Позвольте одно наблюдение этнографического свойства. Я больше десяти лет жил на квартире своих друзей Осповатов – возле метро Аэропорт, улица Коккинаки (я называл ее Стрептококки). В подъезде алкаши чуть не каждый день мерли. Особенно слесари. Московский слесарь, доложу вам, род камикадзе, ибо пьет по черному. И точно в рай попадает, потому что настрадался очень, Господь таких любит. Выходишь на улицу, стоит он, маленький, белесый. Его колотит с похмелья, как стол костяшками домино. “Дай червонец”, – с трудом выдавливает он синими губами. Как тут не пожалеть родного брата метафизика? Русский человек не мыслит, а живет на пределе, о мерзавчике мечтая пуще звания доктора философии. А это и есть трансцендентальная маркировка – существовать на границе мира, быть самой границей (как у Некрасова: “Пришел я к крайнему пределу…”). На верную смерть люди идут. Не дрогнув. Я еще застал там местную знаменитость – алкаша Леньку, который жил этажом ниже. Осповаты звали его Леонардо. Этот титан возрождения преставился еще в начале девяностых.
Но вернемся к Достоевскому. К сожалению, легенды афанасьевского сборника, связанные с Николой-Чудотворцем, не менее важные для Достоевского, остались вне поля зрения. Я хочу подчеркнуть, что дело отнюдь не во влиянии той или иной отдельной легенды на романную структуру – констатация такого влияния ничего не дает. За народной легендой стоит определенная традиция (группа текстов), комплекс представлений и верований, отвечающих запросам Достоевского.
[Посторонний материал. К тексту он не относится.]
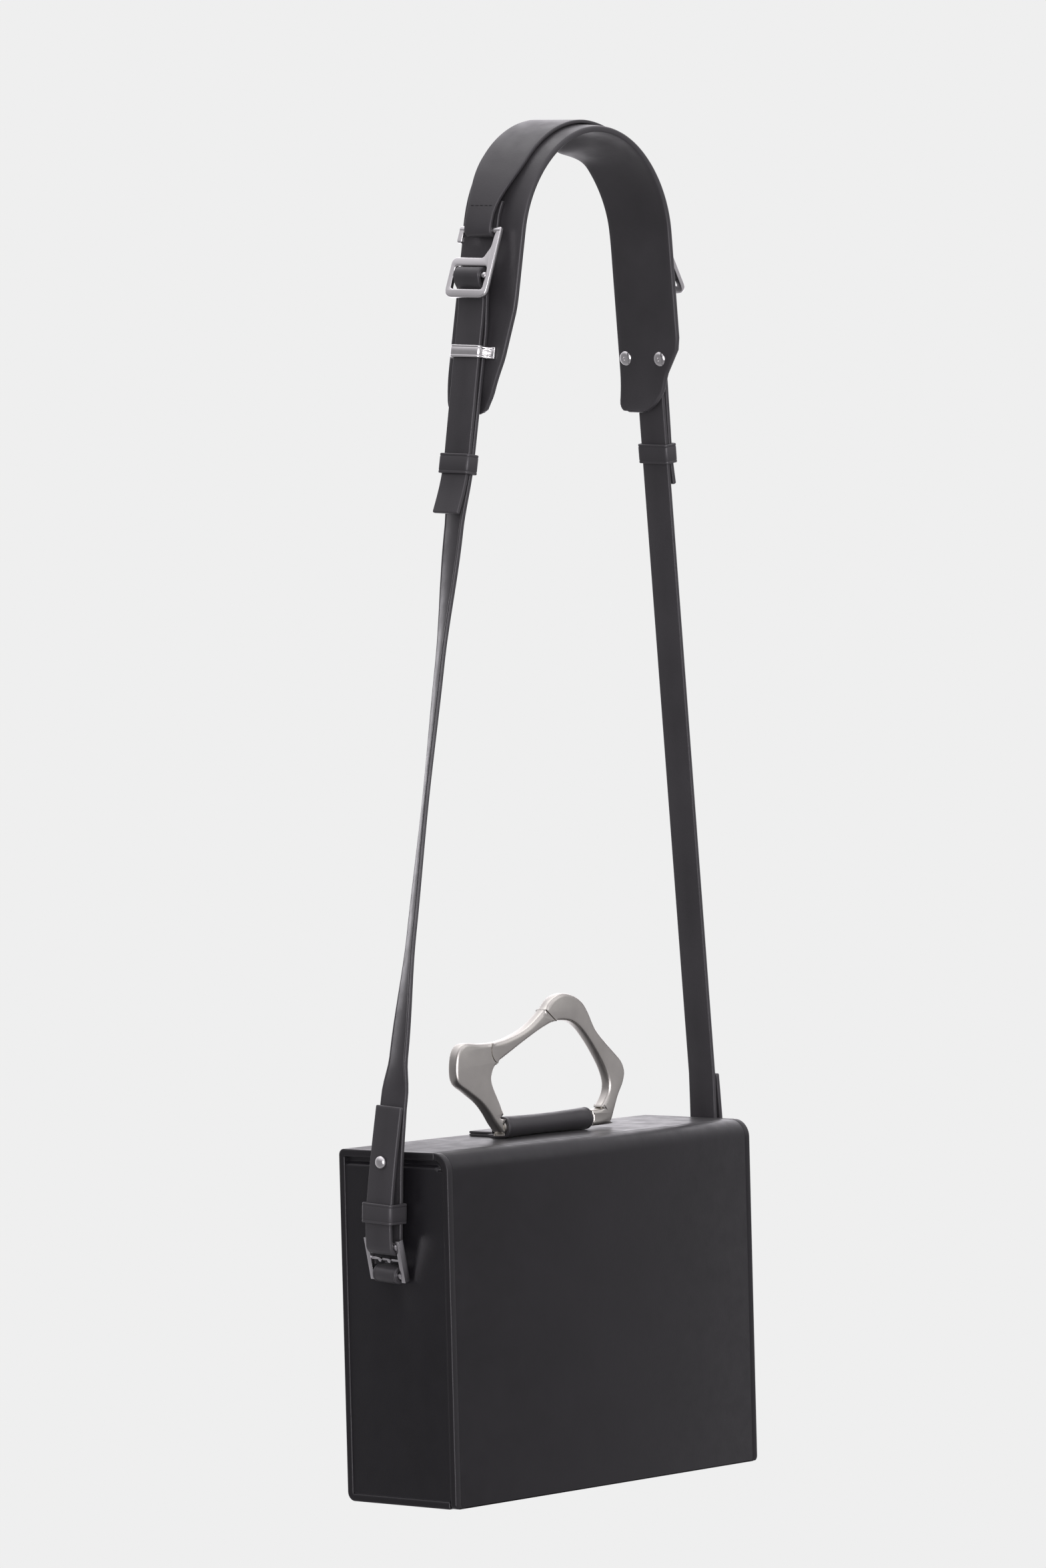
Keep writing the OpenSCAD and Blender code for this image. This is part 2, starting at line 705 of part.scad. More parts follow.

Так, популярная легенда “Илья-пророк и Никола” из сборника Афанасьева строится на четкой противопоставленности этих святых: “Жил-был мужик. Николин день завсегда почитал, а в Ильин нет-нет, да и работать станет; Николе-угоднику и молебен отслужит, и свечку поставит, а про Илью-пророка и думать забыл. Вот раз как-то идет Илья-пророк с Николой полем этого самого мужика; идут они да смотрят – на ниве зеленя стоят такие славныя, что душа не нарадуется. „Вот будет урожай, так урожай! говорит Никола. Да и мужик-то, право, хороший, доброй, набожной, бога помнит и святых знает! К рукам добро достанется…" – А вот посмотрим, отвечает Илья; еще много ли достанется! Как спалю я молнией, как выбью градом все поле, так будет мужик твой правду знать, да Ильин день почитать" (А.Н. Афанасьев. Народные русские легенды. М., 1914, с. 112).
Никола, защищая мужика, спасает урожай и примиряет его с Ильей. Противопоставление "грозного" Ильи "милостивому" Николе характерно для народного восприятия этих святых. Достоевский же, получая обвинения Константина Леонтьева в "розовом" христианстве, будет тяготеть к пониманию Божественного именно как смиренного и милосердного начала. Как народный заступник и спаситель, странник по земле русской вместе с Богом и Христом, Никола выступает и в других легендах (“Касьян и Никола”, “Бедная вдова”, “Исцеление”, “Поп – завидущие глаза”). Противопоставленность Ильи и Николы окажется важным для прояснения конфликта Ильи Петровича Пороха и Раскольникова.
Исследователи уже отмечали соотнесенность имени помощника квартального надзирателя Ильи Петровича с Ильей-пророком, оставив этот факт, однако, без интерпретации. В сцене первого прихода Раскольникова в контору “грозный поручик”, “поручик-порох”, противостоящий полуобморочному Родиону Романовичу, описывается через атрибутику св. Ильи: “Но в эту самую минуту в конторе произошло нечто вроде грома и молнии. Поручик, еще весь потрясенный непочтительностию, весь пылая и, очевидно, желая поддержать пострадавшую амбицию, набросился всеми перунами на несчастную "пышную даму", смотревшую на него, с тех самых пор как он вошел, с преглупейшею улыбкой.